In the New York Times this morning, a longish article about e-books begins with discussion of the Sony Reader, a proprietary, monocolor, non-WiFi, non-programmable e-book reader that nowsells for $299.
Or you can read e-books on your Nokia Internet Tablet using the open-source FBReader. Price: $359.
David Pogue, the Times’ star technology columnist, writes about internet radio devices, single-function handhelds enabling you to listen to music over the internet without being tethered to a desktop or lugging around a huge laptop. Prices: Revo Pico $350, Terratec Noxon $330, Roku SoundBridge Internet Radio $300, and so on.
Or you could listen to the same stations on your NIT. While reading an e-book in FBReader.
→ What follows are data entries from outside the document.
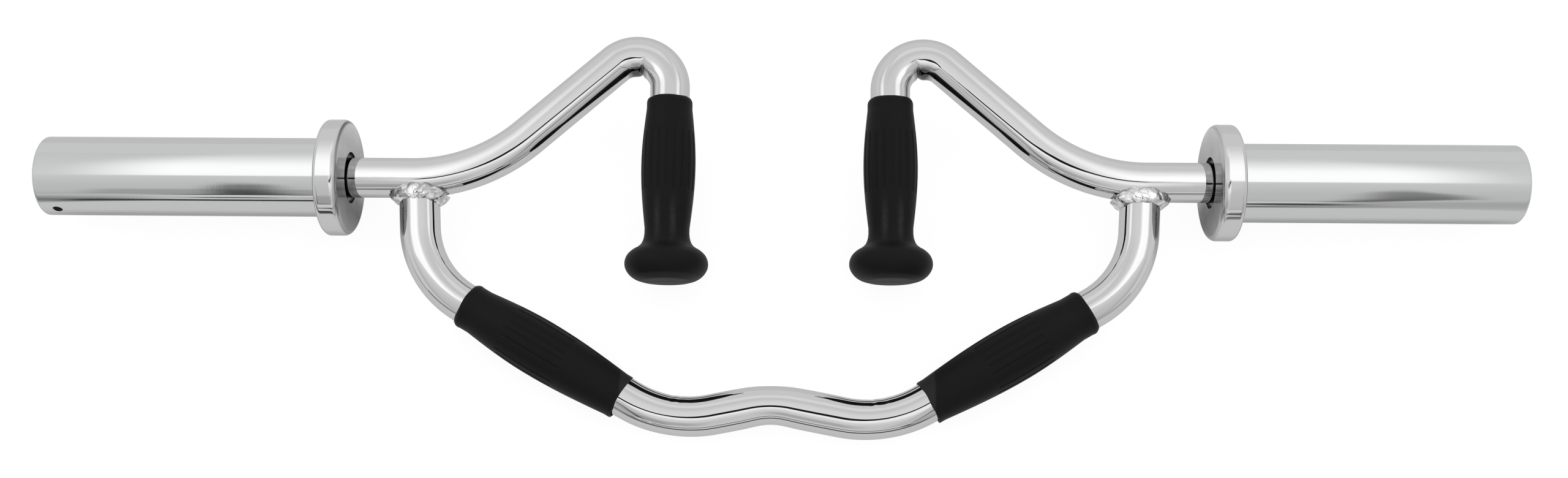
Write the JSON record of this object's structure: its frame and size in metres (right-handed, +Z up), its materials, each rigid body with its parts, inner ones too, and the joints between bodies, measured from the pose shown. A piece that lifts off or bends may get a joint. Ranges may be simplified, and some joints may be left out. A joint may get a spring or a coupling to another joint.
{
  "type": "tri-trap bar",
  "caption": "Bent steel lifting bar with neutral upright knob grips, angled lower grips and rotating plate sleeves with collars.",
  "frame": {"origin": "centre of the bar's footprint, on the floor that its collars and lower bar rest on", "axes": "+X along the sleeves, from the left sleeve to the right one as seen from above with the hooks away; +Y across the floor towards the hooked arms; +Z up from the floor"},
  "size_m": [0.9304, 0.2543, 0.0738],
  "materials": {
    "chrome": "mirror chrome plate on round steel bar",
    "satin_chrome": "satin-polished chrome with fine turning marks",
    "weld_metal": "lumpy weld, chromed over",
    "black_rubber": "matte moulded rubber",
    "zinc_plated_steel": "bright zinc plate",
    "bearing_bronze": "oiled sintered bronze",
    "black_steel": "black oxide"
  },
  "bodies": {
    "frame": {"lower_bar": "chrome", "left_arm_bar": "chrome", "right_arm_bar": "chrome", "left_weld_bead": "weld_metal", "right_weld_bead": "weld_metal", "left_upright_grip": "black_rubber", "right_upright_grip": "black_rubber", "left_angled_grip": "black_rubber", "right_angled_grip": "black_rubber", "left_thrust_washer": "zinc_plated_steel", "right_thrust_washer": "zinc_plated_steel", "left_retaining_washer": "zinc_plated_steel", "right_retaining_washer": "zinc_plated_steel", "left_snap_ring": "zinc_plated_steel", "right_snap_ring": "zinc_plated_steel"},
    "left_sleeve": {"left_collar": "satin_chrome", "left_sleeve_tube": "satin_chrome", "left_inner_bush": "bearing_bronze", "left_outer_bush": "bearing_bronze", "left_end_cap": "zinc_plated_steel", "left_cap_set_screw": "black_steel"},
    "right_sleeve": {"right_collar": "satin_chrome", "right_sleeve_tube": "satin_chrome", "right_inner_bush": "bearing_bronze", "right_outer_bush": "bearing_bronze", "right_end_cap": "zinc_plated_steel", "right_cap_set_screw": "black_steel"}
  },
  "joints": [
    {"name": "left_sleeve_spin", "type": "hinge", "parent": "frame", "child": "left_sleeve", "pos_m": [-0.27216, 0.03432, 0.0369], "axis": [1, 0, 0], "continuous": true},
    {"name": "right_sleeve_spin", "type": "hinge", "parent": "frame", "child": "right_sleeve", "pos_m": [0.27216, 0.03432, 0.0369], "axis": [1, 0, 0], "continuous": true}
  ]
}
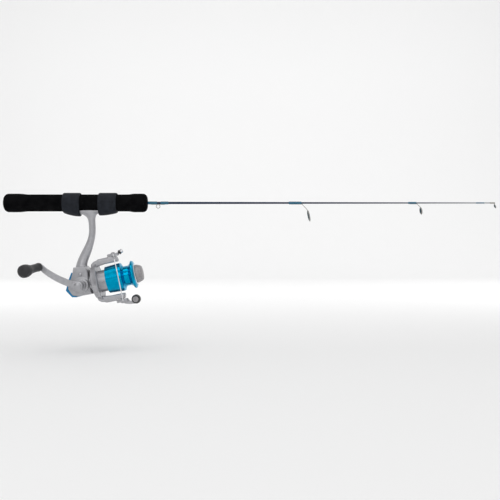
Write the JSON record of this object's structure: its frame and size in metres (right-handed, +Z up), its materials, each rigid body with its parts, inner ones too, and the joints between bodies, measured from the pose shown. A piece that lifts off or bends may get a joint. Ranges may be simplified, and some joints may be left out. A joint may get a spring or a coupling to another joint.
{
  "type": "ice fishing rod",
  "caption": "Short ice fishing rod with foam grip, line guides and a small spinning reel that winds by a side handle.",
  "frame": {"origin": "centre of the grip's butt end face, on the rod's axis", "axes": "+X along the rod to the tip, +Z up, the reel hangs below and its handle is on -Y"},
  "size_m": [0.6097, 0.1078, 0.1377],
  "materials": {
    "blank_finish": "clear-coated dark blue composite",
    "foam": "closed-cell foam, matt",
    "band_rubber": "matt rubber",
    "thread": "teal thread under lacquer",
    "wire": "bright drawn wire",
    "ring_ceramic": "polished dark ceramic",
    "silver_plastic": "satin silver paint on moulded plastic",
    "blue_cover": "blue paint",
    "spool_blue": "blue anodised",
    "drag_grey": "satin grey paint",
    "bright_trim": "polished",
    "screw_steel": "plated",
    "black_plastic": "matt black",
    "knob_rubber": "soft black rubber",
    "gear_metal": "die-cast zinc",
    "brass": "turned",
    "felt": "oiled felt",
    "nylon": "natural nylon"
  },
  "bodies": {
    "root": {"rod_blank": "blank_finish", "grip": "foam", "keeper_wrap_rear": "thread", "keeper_wrap_front": "thread", "hook_keeper": "wire", "guide_1_frame": "wire", "guide_1_ring": "ring_ceramic", "guide_1_wrap": "thread", "guide_2_frame": "wire", "guide_2_ring": "ring_ceramic", "guide_2_wrap": "thread", "tip_wrap": "thread", "tip_top_frame": "wire", "tip_ring": "ring_ceramic", "reel_body": "silver_plastic", "side_cover": "silver_plastic", "case_screws": "screw_steel", "rear_cover": "blue_cover", "oil_port_plug": "silver_plastic", "bush_inner": "nylon", "bush_outer": "nylon", "pinion_bearing": "wire", "slider_guide_rod": "wire"},
    "rear_band": {"reel_band_rear": "band_rubber"},
    "front_band": {"reel_band_front": "band_rubber"},
    "crank": {"drive_gear": "gear_metal", "drive_shaft": "screw_steel", "handle_arm": "silver_plastic", "handle_screw": "silver_plastic", "knob_post": "bright_trim"},
    "knob": {"handle_knob": "knob_rubber"},
    "rotor": {"rotor": "silver_plastic", "rotor_arm_covers": "silver_plastic", "rotor_screw": "screw_steel", "rotor_nut": "brass", "pinion": "brass", "ratchet_wheel": "screw_steel", "bail_pivot_screws": "screw_steel", "bail_spring": "wire"},
    "pawl": {"anti_reverse_pawl": "screw_steel"},
    "bail": {"bail_wire": "bright_trim", "bail_lever_upper": "silver_plastic", "bail_lever_lower": "silver_plastic", "bail_pad": "black_plastic", "bail_pad_screw": "drag_grey", "roller_cap": "bright_trim"},
    "roller": {"line_roller": "black_plastic"},
    "spindle": {"main_shaft": "wire", "oscillation_slider": "gear_metal", "slider_screw": "screw_steel", "click_wheel": "nylon"},
    "spool": {"spool": "spool_blue", "spool_trim_ring": "bright_trim", "click_pawl": "nylon", "drag_felt_washers": "felt", "drag_steel_washers": "screw_steel", "drag_retaining_clip": "wire"},
    "drag": {"drag_knob": "drag_grey", "drag_nut": "brass", "drag_spring_washer": "screw_steel"}
  },
  "joints": [
    {"name": "rear_band_slide", "type": "slide", "parent": "root", "child": "rear_band", "axis": [1, 0, 0], "range_m": [-0.02, 0]},
    {"name": "front_band_slide", "type": "slide", "parent": "root", "child": "front_band", "axis": [1, 0, 0], "range_m": [0, 0.0155]},
    {"name": "crank_turn", "type": "hinge", "parent": "root", "child": "crank", "pos_m": [0.098, 0, -0.1018], "axis": [0, 1, 0], "continuous": true},
    {"name": "knob_spin", "type": "hinge", "parent": "crank", "child": "knob", "pos_m": [0.05746, -0.0466, -0.07802], "axis": [-0.2688, -0.9534, -0.1373], "continuous": true},
    {"name": "rotor_turn", "type": "hinge", "parent": "root", "child": "rotor", "pos_m": [0.098, 0, -0.1018], "axis": [0.9781, 0, 0.2079], "continuous": true},
    {"name": "pawl_rock", "type": "hinge", "parent": "root", "child": "pawl", "pos_m": [0.11784, 0, -0.10857], "axis": [0.9781, 0, 0.2079], "range_deg": [0, 6]},
    {"name": "bail_flip", "type": "hinge", "parent": "rotor", "child": "bail", "pos_m": [0.14055, 0, -0.09276], "axis": [-0.2079, 0, 0.9781], "range_deg": [0, 125]},
    {"name": "roller_spin", "type": "hinge", "parent": "bail", "child": "roller", "pos_m": [0.13945, -0.002, -0.06355], "axis": [0.809, 0, 0.5878], "continuous": true},
    {"name": "spool_stroke", "type": "slide", "parent": "root", "child": "spindle", "axis": [0.9781, 0, 0.2079], "range_m": [-0.003, 0.003]},
    {"name": "spool_spin", "type": "hinge", "parent": "spindle", "child": "spool", "pos_m": [0.098, 0, -0.1018], "axis": [0.9781, 0, 0.2079], "continuous": true},
    {"name": "drag_turn", "type": "hinge", "parent": "spindle", "child": "drag", "pos_m": [0.098, 0, -0.1018], "axis": [0.9781, 0, 0.2079], "range_deg": [-720, 180]}
  ],
  "couplings": [
    {"joint": "rotor_turn", "follows": "crank_turn", "ratio": 4}
  ]
}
The devilishly well-executed iPod seems to have misled everyone into regarding single-function devices as viable — single-function e-readers, single-function internet radios. But when you see how poorly every single-function music carryaround fares compared to the iPod, you realize that execution — usability, design, stylishness — carried Apple over the single-function barrier and not that no such barrier exists.
Then there’s the opposite phenomenon: the companies that treat you like all you want is a phone or PDA and everything operates from there.
Different misconception: that we love every single thing we do being monetized by greedy mega-companies.
In Pogue’s column about internet radio, he points out that it’s so hard to tolerate commercial radio because of all the commercials. “These days, it seems as though AM radio has 52 minutes of ads an hour,” he writes.
So one of the lures of the single-function internet radio device is simply to restore the balance of pleasure against monetization of music. The New York Times is preparing to abandon its Times Select pay service because it has discovered (finally!) that we readers can find just as entertaining writers are all over the web without charge.
If there’s a course to be charted between the Scylla of single-function and the Charybdis of one-device-for-everything, Nokia seems to be following it: The internet tablets do several related things really well, with the form of its devices (no hard disk, super-high-res screen that’s 800 pixels wide, under 8 ounces) rigorously matching the real needs while keeping every possible subsidiary use available (e-books, chess, even spreadsheets and word processing for goodness’ sake) without charging for it.